COLORADO SPRINGS, Colorado (Reuters) - Describing the Olympics as the last refuge of family viewing in the United States, Dick Ebersol, the head of NBC Universal Sports, said on Friday the network is ready to battle for American broadcast rights to the 2014 and 2016 Games.
International Olympic Committee (IOC) president Jacques Rogge had signaled earlier on Friday that after several false starts the IOC was finally prepared begin negotiating a deal for the 2014 Sochi Winter Games and the 2016 Summer Games in Rio de Janeiro.
A fragile economic climate in the United States had prompted the IOC to delay the start of negotiations.
The IOC president told Reuters in July that bidding could be put off until after the 2012 Olympics in London because of the uncertainty of the American economy.
But with the U.S. economic picture improving the IOC said negotiations could start before the end of the year.

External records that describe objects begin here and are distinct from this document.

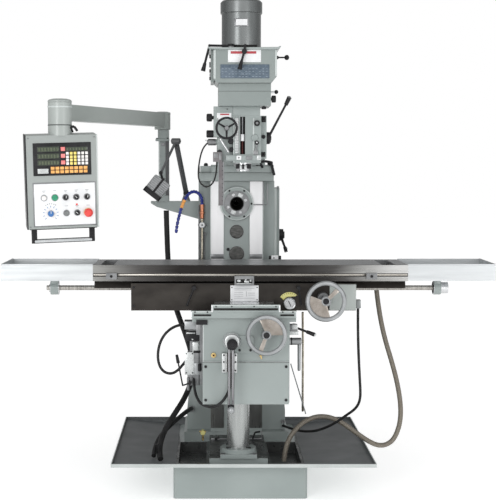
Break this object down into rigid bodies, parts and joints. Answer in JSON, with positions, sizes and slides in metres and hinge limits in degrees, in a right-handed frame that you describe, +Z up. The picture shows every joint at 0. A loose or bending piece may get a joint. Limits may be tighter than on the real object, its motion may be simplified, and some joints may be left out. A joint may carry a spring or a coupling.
{
  "type": "vertical milling machine",
  "caption": "Knee mill with a swivelling vertical head, a horizontal spindle, T-slotted table with end trays, control pendant on a swing arm, work lamp and chip pan.",
  "frame": {"origin": "on the floor under the base, straight below the middle of the column's front way face", "axes": "+X to the right seen from the operator's side, +Y from the operator towards the column, +Z up"},
  "size_m": [2.509, 1.7536, 2.542],
  "materials": {
    "grey_green_paint": "satin machine enamel, light grey-green",
    "ground_iron": "ground ways and table",
    "dark_iron": "oiled dark sides of the table and saddle",
    "bright_steel": "ground and polished steel",
    "tray_steel": "brushed sheet steel",
    "motor_grey": "metallic grey enamel",
    "pan_blue": "dark blue-grey enamel inside, bright lip",
    "black_metal": "black lever and bracket enamel",
    "satin_aluminium": "satin cast rim",
    "black_rubber": "cable sheath",
    "braided_hose": "woven grey-brown cover",
    "blue_hose": "jointed coolant hose",
    "red_plastic": "emergency stop mushroom",
    "green_plastic": "start button",
    "blue_plastic": "speed dial",
    "lamp_black": "lamp arms",
    "lamp_alloy": "finned lamp case",
    "pendant_paint": "light grey pendant case"
  },
  "bodies": {
    "machine": {"base_casting": "grey_green_paint", "column_casting": "grey_green_paint", "chip_pan": "pan_blue", "column_side_cover": "grey_green_paint", "spindle_flange": "bright_steel", "bore_plugs": "dark_iron", "screw_pedestal": "grey_green_paint", "rear_motor": "grey_green_paint", "pendant_post": "grey_green_paint", "coolant_line": "blue_hose", "power_hoses": "black_rubber", "table_hose": "braided_hose", "saddle_cable": "black_rubber"},
    "arbor_spindle": {"horizontal_spindle": "bright_steel"},
    "arbor_speed_lever": {"spindle_speed_lever": "black_metal"},
    "knee": {"knee_casting": "grey_green_paint", "knee_cover": "grey_green_paint", "way_wipers": "bright_steel", "knee_fittings": "black_metal", "lubricator": "tray_steel", "knee_hoses": "black_rubber"},
    "lube_pump_lever": {"lube_lever": "black_metal"},
    "knee_clamp": {"knee_lock_lever": "black_metal"},
    "lift_crank": {"knee_crank": "black_metal"},
    "lift_screw": {"elevating_screw": "bright_steel"},
    "cross_wheel": {"cross_handwheel": "satin_aluminium"},
    "saddle": {"saddle_casting": "dark_iron", "saddle_fittings": "bright_steel"},
    "left_table_clamp": {"table_lock_left": "black_metal"},
    "right_table_clamp": {"table_lock_right": "black_metal"},
    "traverse_wheel": {"traverse_handwheel": "satin_aluminium"},
    "feed_nut": {"drive_nut": "bright_steel"},
    "table": {"machine_table": "ground_iron", "end_trays": "tray_steel", "table_leadscrew": "bright_steel", "stop_dogs": "bright_steel"},
    "turret": {"turret_casting": "grey_green_paint"},
    "ram_bar": {"ram": "grey_green_paint"},
    "head": {"head_housing": "grey_green_paint", "gear_housing": "grey_green_paint", "belt_housing": "grey_green_paint", "head_motor": "motor_grey", "feed_box": "grey_green_paint", "head_scales": "bright_steel", "head_cable": "black_rubber"},
    "quill_sleeve": {"quill": "bright_steel"},
    "mill_spindle": {"vertical_spindle": "bright_steel"},
    "feed_wheel": {"feed_handwheel": "black_metal"},
    "quill_feed_lever": {"quill_lever": "black_metal"},
    "brake": {"brake_lever": "black_metal"},
    "speed_shift": {"speed_lever": "black_metal"},
    "range_shift": {"hilo_lever": "black_metal"},
    "boom": {"pendant_boom": "grey_green_paint"},
    "pendant": {"pendant_box": "pendant_paint"},
    "stop_mushroom": {"estop_button": "red_plastic"},
    "start_push": {"start_button": "green_plastic"},
    "speed_dial": {"speed_knob": "blue_plastic"},
    "lamp_lower": {"lamp_lower_arm": "lamp_black"},
    "lamp_upper": {"lamp_upper_arm": "lamp_black"},
    "lamp_shade": {"lamp_head": "lamp_alloy"}
  },
  "joints": [
    {"name": "lift_crank_turn", "type": "hinge", "parent": "knee", "child": "lift_crank", "pos_m": [-0.039, -0.7, 0.83], "axis": [0, 1, 0], "range_deg": [-28800, 28800]},
    {"name": "lift_screw_turn", "type": "hinge", "parent": "knee", "child": "lift_screw", "pos_m": [0, -0.44, 0.86], "axis": [0, 0, 1], "range_deg": [-14401, 14401]},
    {"name": "knee_lift", "type": "slide", "parent": "machine", "child": "knee", "axis": [0, 0, 1], "range_m": [-0.2001, 0.2001], "deforming": ["saddle_cable"]},
    {"name": "lube_pump_swing", "type": "hinge", "parent": "knee", "child": "lube_pump_lever", "pos_m": [-0.25, -0.57, 0.6], "axis": [0, 1, 0], "range_deg": [-15, 15]},
    {"name": "knee_clamp_swing", "type": "hinge", "parent": "knee", "child": "knee_clamp", "pos_m": [0.28, -0.52, 0.87], "axis": [0, 0, 1], "range_deg": [-30, 30]},
    {"name": "cross_wheel_turn", "type": "hinge", "parent": "knee", "child": "cross_wheel", "pos_m": [0.13, -0.745, 0.869], "axis": [0, 1, 0], "range_deg": [-7200, 9360]},
    {"name": "saddle_cross", "type": "slide", "parent": "knee", "child": "saddle", "axis": [0, -1, 0], "range_m": [-0.1001, 0.1301]},
    {"name": "traverse_wheel_turn", "type": "hinge", "parent": "saddle", "child": "traverse_wheel", "pos_m": [0.426, -0.69, 1.03], "axis": [0, 1, 0], "range_deg": [-28800, 27360]},
    {"name": "table_traverse", "type": "slide", "parent": "saddle", "child": "table", "axis": [1, 0, 0], "range_m": [-0.4001, 0.3801], "deforming": ["table_hose"]},
    {"name": "feed_nut_turn", "type": "hinge", "parent": "saddle", "child": "feed_nut", "pos_m": [0.426, -0.345, 1.062], "axis": [1, 0, 0], "range_deg": [-28801, 27361]},
    {"name": "left_table_clamp_swing", "type": "hinge", "parent": "saddle", "child": "left_table_clamp", "pos_m": [-0.229, -0.52, 1.08], "axis": [0, 1, 0], "range_deg": [-40, 40]},
    {"name": "right_table_clamp_swing", "type": "hinge", "parent": "saddle", "child": "right_table_clamp", "pos_m": [0.302, -0.52, 1.08], "axis": [0, 1, 0], "range_deg": [-40, 40]},
    {"name": "arbor_spindle_spin", "type": "hinge", "parent": "machine", "child": "arbor_spindle", "pos_m": [0, -0.032, 1.49], "axis": [0, -1, 0], "continuous": true},
    {"name": "arbor_speed_swing", "type": "hinge", "parent": "machine", "child": "arbor_speed_lever", "pos_m": [0.25, 0.26, 1.302], "axis": [1, 0, 0], "range_deg": [-45, 45]},
    {"name": "turret_swivel", "type": "hinge", "parent": "machine", "child": "turret", "pos_m": [0.022, 0.24, 1.66], "axis": [0, 0, 1], "range_deg": [-15, 45]},
    {"name": "ram_travel", "type": "slide", "parent": "turret", "child": "ram_bar", "axis": [0, -1, 0], "range_m": [-0.08, 0.25]},
    {"name": "head_tilt", "type": "hinge", "parent": "ram_bar", "child": "head", "pos_m": [0.022, -0.232, 1.85], "axis": [0, -1, 0], "range_deg": [-45, 45]},
    {"name": "quill_feed_turn", "type": "hinge", "parent": "head", "child": "quill_feed_lever", "pos_m": [0.15, -0.385, 1.84], "axis": [1, 0, 0], "range_deg": [0, 270]},
    {"name": "quill_travel", "type": "slide", "parent": "head", "child": "quill_sleeve", "axis": [0, 0, -1], "range_m": [0, 0.1271]},
    {"name": "mill_spindle_spin", "type": "hinge", "parent": "quill_sleeve", "child": "mill_spindle", "pos_m": [0.022, -0.345, 1.67], "axis": [0, 0, 1], "continuous": true},
    {"name": "feed_wheel_turn", "type": "hinge", "parent": "head", "child": "feed_wheel", "pos_m": [-0.064, -0.545, 1.887], "axis": [0, 1, 0], "continuous": true},
    {"name": "brake_swing", "type": "hinge", "parent": "head", "child": "brake", "pos_m": [-0.042, -0.47, 2.3], "axis": [0, 0, 1], "range_deg": [-15, 35]},
    {"name": "speed_shift_swing", "type": "hinge", "parent": "head", "child": "speed_shift", "pos_m": [0.024, -0.54, 2.268], "axis": [0, 1, 0], "range_deg": [-30, 30]},
    {"name": "range_shift_swing", "type": "hinge", "parent": "head", "child": "range_shift", "pos_m": [0.197, -0.4, 2.25], "axis": [0, 1, 0], "range_deg": [-25, 25]},
    {"name": "boom_swing", "type": "hinge", "parent": "machine", "child": "boom", "pos_m": [-0.411, 0.12, 1.95], "axis": [0, 0, -1], "range_deg": [-15, 60]},
    {"name": "pendant_swivel", "type": "hinge", "parent": "boom", "child": "pendant", "pos_m": [-0.855, -0.906, 1.92], "axis": [0, 0, 1], "range_deg": [-60, 60]},
    {"name": "emergency_stop_press", "type": "slide", "parent": "pendant", "child": "stop_mushroom", "axis": [-0.2153, 0.9709, 0.1045], "range_m": [0, 0.004], "stiffness_N_per_m": 1500},
    {"name": "start_press", "type": "slide", "parent": "pendant", "child": "start_push", "axis": [-0.2153, 0.9709, 0.1045], "range_m": [0, 0.003], "stiffness_N_per_m": 800},
    {"name": "speed_dial_turn", "type": "hinge", "parent": "pendant", "child": "speed_dial", "pos_m": [-0.89951, -0.92712, 1.47522], "axis": [0.2153, -0.9709, -0.1045], "range_deg": [-150, 150]},
    {"name": "lamp_swivel", "type": "hinge", "parent": "machine", "child": "lamp_lower", "pos_m": [-0.281, 0.12, 1.54], "axis": [0, 0, 1], "range_deg": [-20, 20]},
    {"name": "lamp_elbow", "type": "hinge", "parent": "lamp_lower", "child": "lamp_upper", "pos_m": [-0.33, -0.12, 1.829], "axis": [0.98, -0.199, 0], "range_deg": [-30, 20]},
    {"name": "lamp_tilt", "type": "hinge", "parent": "lamp_upper", "child": "lamp_shade", "pos_m": [-0.409, -0.16, 1.66], "axis": [0, 1, 0], "range_deg": [-30, 30]}
  ],
  "couplings": [
    {"joint": "knee_lift", "follows": "lift_crank_turn", "m_per_rad": 0.00039789},
    {"joint": "lift_screw_turn", "follows": "lift_crank_turn", "ratio": 0.5},
    {"joint": "saddle_cross", "follows": "cross_wheel_turn", "m_per_rad": 0.00079577},
    {"joint": "table_traverse", "follows": "traverse_wheel_turn", "m_per_rad": 0.00079577},
    {"joint": "feed_nut_turn", "follows": "traverse_wheel_turn", "ratio": 1},
    {"joint": "quill_travel", "follows": "quill_feed_turn", "m_per_rad": 0.02695}
  ]
}
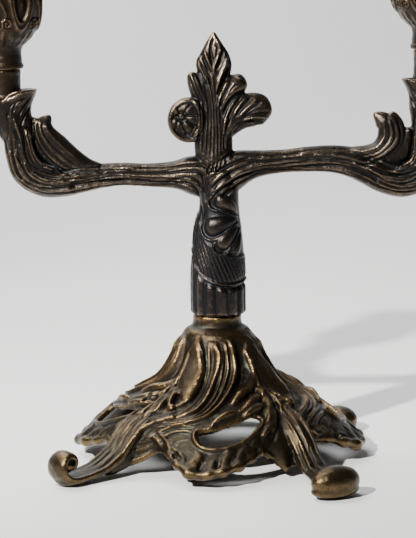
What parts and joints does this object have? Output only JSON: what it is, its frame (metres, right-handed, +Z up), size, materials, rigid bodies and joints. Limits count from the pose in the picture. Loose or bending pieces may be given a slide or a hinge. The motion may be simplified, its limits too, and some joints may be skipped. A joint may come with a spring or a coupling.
{
  "type": "tabletop candelabra",
  "caption": "Cast brass tabletop candelabra: bell base on scroll feet, fluted stem, leafy curved arms, bulb cups and lift-out candle nozzles.",
  "frame": {"origin": "on the table, on the axis of the stem", "axes": "+Z up the stem, +X along the arms towards the longer, higher one, -Y towards the viewer"},
  "size_m": [0.2384, 0.1781, 0.2386],
  "materials": {
    "base_brass": "aged cast brass, dark in the hollows and rubbed bright on the ridges",
    "branch_bronze": "dark patinated cast brass with rubbed silvery ridges",
    "cup_brass": "aged brown brass",
    "steel": "plain steel fastening"
  },
  "bodies": {
    "candelabra": {"base_casting": "base_brass", "branch_casting": "branch_bronze", "tie_rod": "steel", "tie_washer": "steel", "tie_nut": "steel", "cup_post_left": "cup_brass", "cup_post_right": "cup_brass", "cup_stud_left": "steel", "cup_stud_right": "steel", "candle_cup_left": "cup_brass", "candle_cup_right": "cup_brass", "cup_nut_left": "steel", "cup_nut_right": "steel"},
    "nozzle_left": {"nozzle_left": "cup_brass"},
    "nozzle_right": {"nozzle_right": "cup_brass"}
  },
  "joints": [
    {"name": "nozzle_left_lift", "type": "slide", "parent": "candelabra", "child": "nozzle_left", "axis": [0, 0, 1], "range_m": [0, 0.03]},
    {"name": "nozzle_right_lift", "type": "slide", "parent": "candelabra", "child": "nozzle_right", "axis": [0, 0, 1], "range_m": [0, 0.03]}
  ]
}
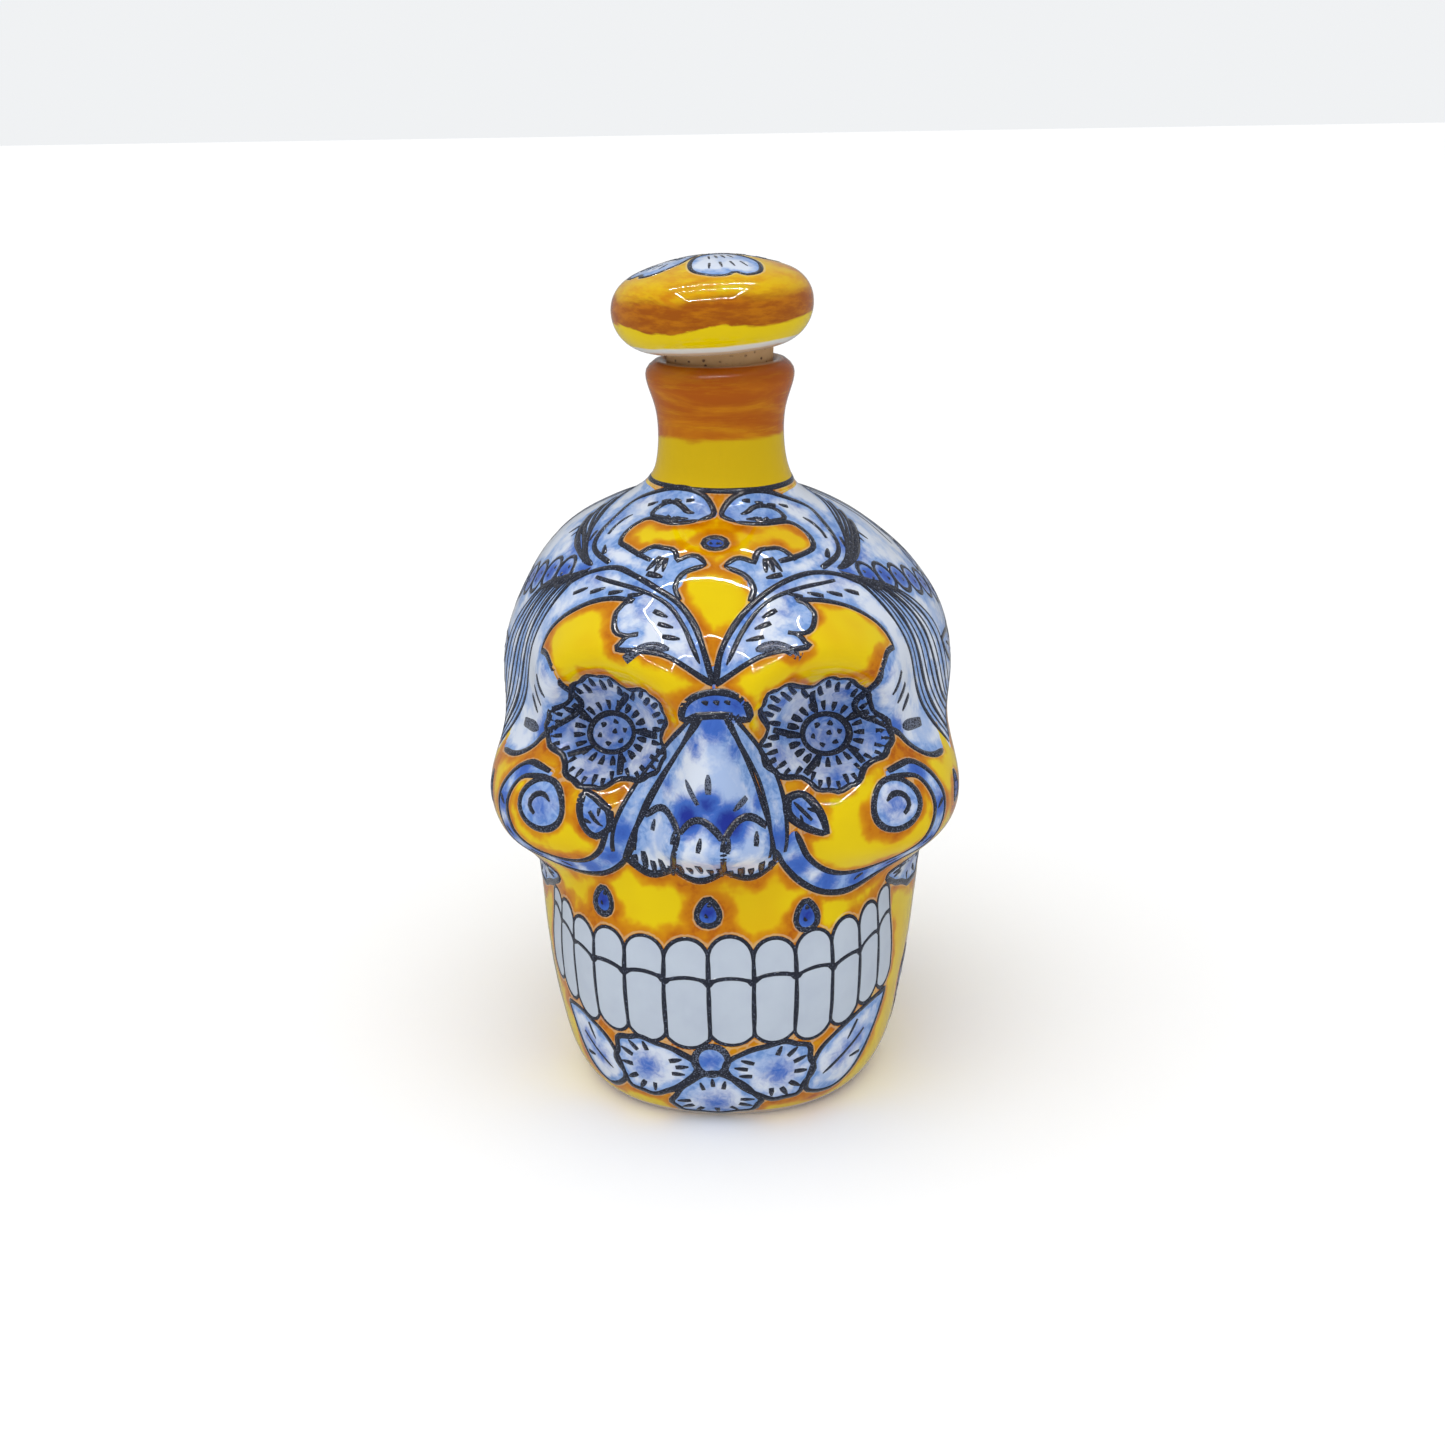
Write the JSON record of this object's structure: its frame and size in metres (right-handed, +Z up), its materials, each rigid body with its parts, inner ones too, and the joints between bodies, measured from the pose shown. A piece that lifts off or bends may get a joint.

“Jacques said a month or two after the Games in Vancouver it would be in 2011 and Carrion (Richard Carrion a member of the IOC executive board who will oversee negotiations) said in the summer he hoped it would be in the first quarter,” Ebersol told reporters after delivering the keynote address at the U.S. Olympic Assembly.
“So what Jacques said today was in keeping with what they said all along.”
Competition for the U.S. television rights is expected to be fierce with NBC, CBS, ESPN-ABC and Fox all expressing interest.
Broadcasting rights are the IOC’s biggest source of revenue for the IOC. NBC paid $2.2 billion for the exclusive rights to the Vancouver and London Olympics.
Ebersol said, his network is ready to begin negotiations whenever the IOC wants and is feeling lucky about NBC’s chances of retaining the property.
“You have no choice,” said Ebersol. “You go by what they say and when they want to do it.
“I have been so lucky for such a long period of time that I’m going to just keep rubbing my rabbit’s foot.”